Collection entries
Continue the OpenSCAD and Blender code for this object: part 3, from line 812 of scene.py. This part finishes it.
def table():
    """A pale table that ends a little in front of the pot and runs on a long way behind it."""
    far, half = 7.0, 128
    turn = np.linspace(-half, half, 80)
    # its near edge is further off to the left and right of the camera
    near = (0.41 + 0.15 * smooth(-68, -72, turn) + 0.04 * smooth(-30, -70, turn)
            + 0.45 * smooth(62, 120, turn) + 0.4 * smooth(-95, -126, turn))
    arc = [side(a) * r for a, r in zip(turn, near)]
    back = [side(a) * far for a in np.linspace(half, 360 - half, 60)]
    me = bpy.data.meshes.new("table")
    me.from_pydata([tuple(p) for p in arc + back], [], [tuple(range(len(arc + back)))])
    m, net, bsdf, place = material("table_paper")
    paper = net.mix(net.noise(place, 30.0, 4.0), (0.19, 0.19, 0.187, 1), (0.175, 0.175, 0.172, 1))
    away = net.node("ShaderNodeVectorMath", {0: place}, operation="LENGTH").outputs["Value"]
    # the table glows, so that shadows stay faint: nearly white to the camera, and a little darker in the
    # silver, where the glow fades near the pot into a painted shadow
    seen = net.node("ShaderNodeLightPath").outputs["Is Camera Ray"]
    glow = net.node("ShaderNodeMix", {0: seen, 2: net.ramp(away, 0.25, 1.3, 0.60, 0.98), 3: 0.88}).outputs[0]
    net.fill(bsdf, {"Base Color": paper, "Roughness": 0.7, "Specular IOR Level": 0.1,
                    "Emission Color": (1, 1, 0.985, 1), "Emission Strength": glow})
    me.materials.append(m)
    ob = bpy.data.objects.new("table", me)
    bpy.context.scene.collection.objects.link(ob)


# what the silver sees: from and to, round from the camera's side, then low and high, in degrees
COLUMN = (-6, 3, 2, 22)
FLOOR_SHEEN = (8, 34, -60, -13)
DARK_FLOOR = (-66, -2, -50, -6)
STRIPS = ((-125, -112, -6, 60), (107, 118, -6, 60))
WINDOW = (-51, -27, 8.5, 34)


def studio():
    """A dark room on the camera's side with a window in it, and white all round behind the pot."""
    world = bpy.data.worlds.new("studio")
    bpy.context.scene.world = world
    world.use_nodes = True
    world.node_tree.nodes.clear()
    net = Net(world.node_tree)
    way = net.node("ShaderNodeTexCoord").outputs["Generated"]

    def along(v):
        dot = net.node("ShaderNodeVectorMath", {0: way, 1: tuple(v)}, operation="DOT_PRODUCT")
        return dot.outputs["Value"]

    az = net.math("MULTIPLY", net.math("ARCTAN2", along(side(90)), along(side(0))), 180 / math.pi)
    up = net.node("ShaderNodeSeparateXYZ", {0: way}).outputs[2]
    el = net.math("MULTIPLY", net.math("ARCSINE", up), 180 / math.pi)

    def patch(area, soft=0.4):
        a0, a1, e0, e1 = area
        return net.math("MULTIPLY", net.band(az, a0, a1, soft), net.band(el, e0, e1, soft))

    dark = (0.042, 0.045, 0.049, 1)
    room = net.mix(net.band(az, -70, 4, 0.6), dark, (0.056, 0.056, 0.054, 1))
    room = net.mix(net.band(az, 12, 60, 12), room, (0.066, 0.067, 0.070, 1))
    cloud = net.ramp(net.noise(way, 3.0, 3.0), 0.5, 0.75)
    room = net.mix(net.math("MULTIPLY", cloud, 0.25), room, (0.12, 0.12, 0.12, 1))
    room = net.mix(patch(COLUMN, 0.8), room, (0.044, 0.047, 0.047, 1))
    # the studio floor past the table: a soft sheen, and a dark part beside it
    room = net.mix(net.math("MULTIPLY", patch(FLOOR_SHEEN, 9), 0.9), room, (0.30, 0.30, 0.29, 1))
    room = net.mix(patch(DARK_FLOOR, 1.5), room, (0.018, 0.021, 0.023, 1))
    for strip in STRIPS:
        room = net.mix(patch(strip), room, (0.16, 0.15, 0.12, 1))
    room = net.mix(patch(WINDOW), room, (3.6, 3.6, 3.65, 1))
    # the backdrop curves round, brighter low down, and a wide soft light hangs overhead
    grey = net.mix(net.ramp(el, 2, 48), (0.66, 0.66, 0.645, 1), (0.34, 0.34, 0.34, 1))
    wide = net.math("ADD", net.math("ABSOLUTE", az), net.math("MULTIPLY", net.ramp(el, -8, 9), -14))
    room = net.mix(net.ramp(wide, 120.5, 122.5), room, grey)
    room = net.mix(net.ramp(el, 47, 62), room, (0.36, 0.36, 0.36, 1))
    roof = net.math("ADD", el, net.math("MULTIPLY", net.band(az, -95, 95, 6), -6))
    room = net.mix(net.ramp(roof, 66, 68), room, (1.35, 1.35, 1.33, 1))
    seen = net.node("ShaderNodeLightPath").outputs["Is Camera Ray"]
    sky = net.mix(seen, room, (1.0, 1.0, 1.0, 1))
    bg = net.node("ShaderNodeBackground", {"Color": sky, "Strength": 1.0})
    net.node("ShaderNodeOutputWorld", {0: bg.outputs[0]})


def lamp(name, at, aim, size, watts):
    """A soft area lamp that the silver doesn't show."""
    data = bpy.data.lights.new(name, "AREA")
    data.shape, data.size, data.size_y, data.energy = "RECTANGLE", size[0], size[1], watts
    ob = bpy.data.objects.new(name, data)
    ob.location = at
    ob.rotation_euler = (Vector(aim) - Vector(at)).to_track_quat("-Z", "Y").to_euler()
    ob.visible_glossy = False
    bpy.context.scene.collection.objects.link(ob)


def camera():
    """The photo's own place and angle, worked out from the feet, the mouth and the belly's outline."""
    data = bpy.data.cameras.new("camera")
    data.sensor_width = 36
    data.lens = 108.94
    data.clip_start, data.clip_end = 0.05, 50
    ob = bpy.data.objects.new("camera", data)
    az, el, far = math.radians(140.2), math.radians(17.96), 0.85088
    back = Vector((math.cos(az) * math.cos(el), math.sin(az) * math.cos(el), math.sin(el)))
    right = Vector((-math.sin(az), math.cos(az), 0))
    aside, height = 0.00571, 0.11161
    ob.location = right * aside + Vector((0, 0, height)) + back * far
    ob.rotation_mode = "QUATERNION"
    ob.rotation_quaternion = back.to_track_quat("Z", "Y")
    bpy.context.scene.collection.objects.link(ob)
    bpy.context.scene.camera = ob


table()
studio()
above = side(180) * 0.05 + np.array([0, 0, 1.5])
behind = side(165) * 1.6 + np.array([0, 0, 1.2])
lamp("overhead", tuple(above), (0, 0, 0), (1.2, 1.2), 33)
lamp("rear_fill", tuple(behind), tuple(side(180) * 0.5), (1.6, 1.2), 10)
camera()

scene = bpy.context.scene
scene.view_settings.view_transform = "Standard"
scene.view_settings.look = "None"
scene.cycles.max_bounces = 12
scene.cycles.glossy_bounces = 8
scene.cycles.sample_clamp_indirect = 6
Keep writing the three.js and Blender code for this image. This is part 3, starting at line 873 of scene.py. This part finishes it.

Goal
Please quote the records above exactly, without skipping a line.

Output of the exercise
Continue the OpenSCAD and Blender code for this object: part 3, from line 812 of scene.py. This part finishes it.
def table():
    """A pale table that ends a little in front of the pot and runs on a long way behind it."""
    far, half = 7.0, 128
    turn = np.linspace(-half, half, 80)
    # its near edge is further off to the left and right of the camera
    near = (0.41 + 0.15 * smooth(-68, -72, turn) + 0.04 * smooth(-30, -70, turn)
            + 0.45 * smooth(62, 120, turn) + 0.4 * smooth(-95, -126, turn))
    arc = [side(a) * r for a, r in zip(turn, near)]
    back = [side(a) * far for a in np.linspace(half, 360 - half, 60)]
    me = bpy.data.meshes.new("table")
    me.from_pydata([tuple(p) for p in arc + back], [], [tuple(range(len(arc + back)))])
    m, net, bsdf, place = material("table_paper")
    paper = net.mix(net.noise(place, 30.0, 4.0), (0.19, 0.19, 0.187, 1), (0.175, 0.175, 0.172, 1))
    away = net.node("ShaderNodeVectorMath", {0: place}, operation="LENGTH").outputs["Value"]
    # the table glows, so that shadows stay faint: nearly white to the camera, and a little darker in the
    # silver, where the glow fades near the pot into a painted shadow
    seen = net.node("ShaderNodeLightPath").outputs["Is Camera Ray"]
    glow = net.node("ShaderNodeMix", {0: seen, 2: net.ramp(away, 0.25, 1.3, 0.60, 0.98), 3: 0.88}).outputs[0]
    net.fill(bsdf, {"Base Color": paper, "Roughness": 0.7, "Specular IOR Level": 0.1,
                    "Emission Color": (1, 1, 0.985, 1), "Emission Strength": glow})
    me.materials.append(m)
    ob = bpy.data.objects.new("table", me)
    bpy.context.scene.collection.objects.link(ob)


# what the silver sees: from and to, round from the camera's side, then low and high, in degrees
COLUMN = (-6, 3, 2, 22)
FLOOR_SHEEN = (8, 34, -60, -13)
DARK_FLOOR = (-66, -2, -50, -6)
STRIPS = ((-125, -112, -6, 60), (107, 118, -6, 60))
WINDOW = (-51, -27, 8.5, 34)


def studio():
    """A dark room on the camera's side with a window in it, and white all round behind the pot."""
    world = bpy.data.worlds.new("studio")
    bpy.context.scene.world = world
    world.use_nodes = True
    world.node_tree.nodes.clear()
    net = Net(world.node_tree)
    way = net.node("ShaderNodeTexCoord").outputs["Generated"]

    def along(v):
        dot = net.node("ShaderNodeVectorMath", {0: way, 1: tuple(v)}, operation="DOT_PRODUCT")
        return dot.outputs["Value"]

    az = net.math("MULTIPLY", net.math("ARCTAN2", along(side(90)), along(side(0))), 180 / math.pi)
    up = net.node("ShaderNodeSeparateXYZ", {0: way}).outputs[2]
    el = net.math("MULTIPLY", net.math("ARCSINE", up), 180 / math.pi)

    def patch(area, soft=0.4):
        a0, a1, e0, e1 = area
        return net.math("MULTIPLY", net.band(az, a0, a1, soft), net.band(el, e0, e1, soft))

    dark = (0.042, 0.045, 0.049, 1)
    room = net.mix(net.band(az, -70, 4, 0.6), dark, (0.056, 0.056, 0.054, 1))
    room = net.mix(net.band(az, 12, 60, 12), room, (0.066, 0.067, 0.070, 1))
    cloud = net.ramp(net.noise(way, 3.0, 3.0), 0.5, 0.75)
    room = net.mix(net.math("MULTIPLY", cloud, 0.25), room, (0.12, 0.12, 0.12, 1))
    room = net.mix(patch(COLUMN, 0.8), room, (0.044, 0.047, 0.047, 1))
    # the studio floor past the table: a soft sheen, and a dark part beside it
    room = net.mix(net.math("MULTIPLY", patch(FLOOR_SHEEN, 9), 0.9), room, (0.30, 0.30, 0.29, 1))
    room = net.mix(patch(DARK_FLOOR, 1.5), room, (0.018, 0.021, 0.023, 1))
    for strip in STRIPS:
        room = net.mix(patch(strip), room, (0.16, 0.15, 0.12, 1))
    room = net.mix(patch(WINDOW), room, (3.6, 3.6, 3.65, 1))
    # the backdrop curves round, brighter low down, and a wide soft light hangs overhead
    grey = net.mix(net.ramp(el, 2, 48), (0.66, 0.66, 0.645, 1), (0.34, 0.34, 0.34, 1))
    wide = net.math("ADD", net.math("ABSOLUTE", az), net.math("MULTIPLY", net.ramp(el, -8, 9), -14))
    room = net.mix(net.ramp(wide, 120.5, 122.5), room, grey)
    room = net.mix(net.ramp(el, 47, 62), room, (0.36, 0.36, 0.36, 1))
    roof = net.math("ADD", el, net.math("MULTIPLY", net.band(az, -95, 95, 6), -6))
    room = net.mix(net.ramp(roof, 66, 68), room, (1.35, 1.35, 1.33, 1))
    seen = net.node("ShaderNodeLightPath").outputs["Is Camera Ray"]
    sky = net.mix(seen, room, (1.0, 1.0, 1.0, 1))
    bg = net.node("ShaderNodeBackground", {"Color": sky, "Strength": 1.0})
    net.node("ShaderNodeOutputWorld", {0: bg.outputs[0]})


def lamp(name, at, aim, size, watts):
    """A soft area lamp that the silver doesn't show."""
    data = bpy.data.lights.new(name, "AREA")
    data.shape, data.size, data.size_y, data.energy = "RECTANGLE", size[0], size[1], watts
    ob = bpy.data.objects.new(name, data)
    ob.location = at
    ob.rotation_euler = (Vector(aim) - Vector(at)).to_track_quat("-Z", "Y").to_euler()
    ob.visible_glossy = False
    bpy.context.scene.collection.objects.link(ob)


def camera():
    """The photo's own place and angle, worked out from the feet, the mouth and the belly's outline."""
    data = bpy.data.cameras.new("camera")
    data.sensor_width = 36
    data.lens = 108.94
    data.clip_start, data.clip_end = 0.05, 50
    ob = bpy.data.objects.new("camera", data)
    az, el, far = math.radians(140.2), math.radians(17.96), 0.85088
    back = Vector((math.cos(az) * math.cos(el), math.sin(az) * math.cos(el), math.sin(el)))
    right = Vector((-math.sin(az), math.cos(az), 0))
    aside, height = 0.00571, 0.11161
    ob.location = right * aside + Vector((0, 0, height)) + back * far
    ob.rotation_mode = "QUATERNION"
    ob.rotation_quaternion = back.to_track_quat("Z", "Y")
    bpy.context.scene.collection.objects.link(ob)
    bpy.context.scene.camera = ob


table()
studio()
above = side(180) * 0.05 + np.array([0, 0, 1.5])
behind = side(165) * 1.6 + np.array([0, 0, 1.2])
lamp("overhead", tuple(above), (0, 0, 0), (1.2, 1.2), 33)
lamp("rear_fill", tuple(behind), tuple(side(180) * 0.5), (1.6, 1.2), 10)
camera()

scene = bpy.context.scene
scene.view_settings.view_transform = "Standard"
scene.view_settings.look = "None"
scene.cycles.max_bounces = 12
scene.cycles.glossy_bounces = 8
scene.cycles.sample_clamp_indirect = 6
Keep writing the three.js and Blender code for this image. This is part 3, starting at line 873 of scene.py. This part finishes it.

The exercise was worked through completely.